:: Your instructions ::
Set down the material below in full, matching it exactly.

════════════════════

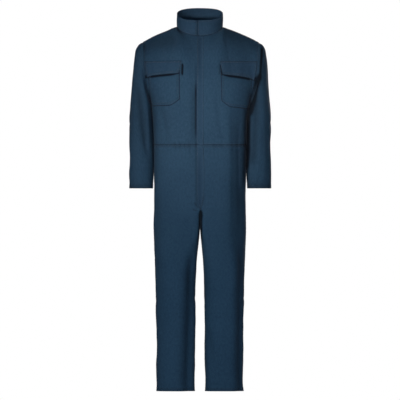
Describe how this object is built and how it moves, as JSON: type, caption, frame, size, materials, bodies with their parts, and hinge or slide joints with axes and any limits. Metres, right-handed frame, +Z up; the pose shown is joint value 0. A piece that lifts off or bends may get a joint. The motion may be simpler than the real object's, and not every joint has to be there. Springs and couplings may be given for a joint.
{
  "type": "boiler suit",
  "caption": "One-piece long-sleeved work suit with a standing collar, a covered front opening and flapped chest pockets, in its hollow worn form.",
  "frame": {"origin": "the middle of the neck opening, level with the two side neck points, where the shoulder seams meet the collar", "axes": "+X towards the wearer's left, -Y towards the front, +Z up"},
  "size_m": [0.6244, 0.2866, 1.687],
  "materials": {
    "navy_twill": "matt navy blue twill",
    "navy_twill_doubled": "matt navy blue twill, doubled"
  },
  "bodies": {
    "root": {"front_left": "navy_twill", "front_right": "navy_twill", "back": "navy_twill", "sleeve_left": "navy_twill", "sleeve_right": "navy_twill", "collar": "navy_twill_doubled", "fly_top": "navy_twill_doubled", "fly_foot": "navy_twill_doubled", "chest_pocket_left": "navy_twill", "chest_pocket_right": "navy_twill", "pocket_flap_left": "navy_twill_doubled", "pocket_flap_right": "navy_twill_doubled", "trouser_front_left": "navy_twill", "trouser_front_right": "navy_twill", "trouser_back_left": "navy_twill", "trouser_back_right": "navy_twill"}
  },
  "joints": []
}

════════════════════

:: Solution ::
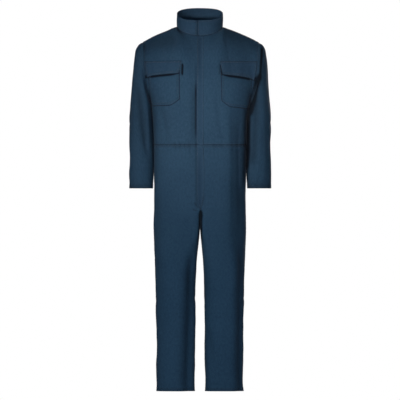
Describe how this object is built and how it moves, as JSON: type, caption, frame, size, materials, bodies with their parts, and hinge or slide joints with axes and any limits. Metres, right-handed frame, +Z up; the pose shown is joint value 0. A piece that lifts off or bends may get a joint. The motion may be simpler than the real object's, and not every joint has to be there. Springs and couplings may be given for a joint.
{
  "type": "boiler suit",
  "caption": "One-piece long-sleeved work suit with a standing collar, a covered front opening and flapped chest pockets, in its hollow worn form.",
  "frame": {"origin": "the middle of the neck opening, level with the two side neck points, where the shoulder seams meet the collar", "axes": "+X towards the wearer's left, -Y towards the front, +Z up"},
  "size_m": [0.6244, 0.2866, 1.687],
  "materials": {
    "navy_twill": "matt navy blue twill",
    "navy_twill_doubled": "matt navy blue twill, doubled"
  },
  "bodies": {
    "root": {"front_left": "navy_twill", "front_right": "navy_twill", "back": "navy_twill", "sleeve_left": "navy_twill", "sleeve_right": "navy_twill", "collar": "navy_twill_doubled", "fly_top": "navy_twill_doubled", "fly_foot": "navy_twill_doubled", "chest_pocket_left": "navy_twill", "chest_pocket_right": "navy_twill", "pocket_flap_left": "navy_twill_doubled", "pocket_flap_right": "navy_twill_doubled", "trouser_front_left": "navy_twill", "trouser_front_right": "navy_twill", "trouser_back_left": "navy_twill", "trouser_back_right": "navy_twill"}
  },
  "joints": []
}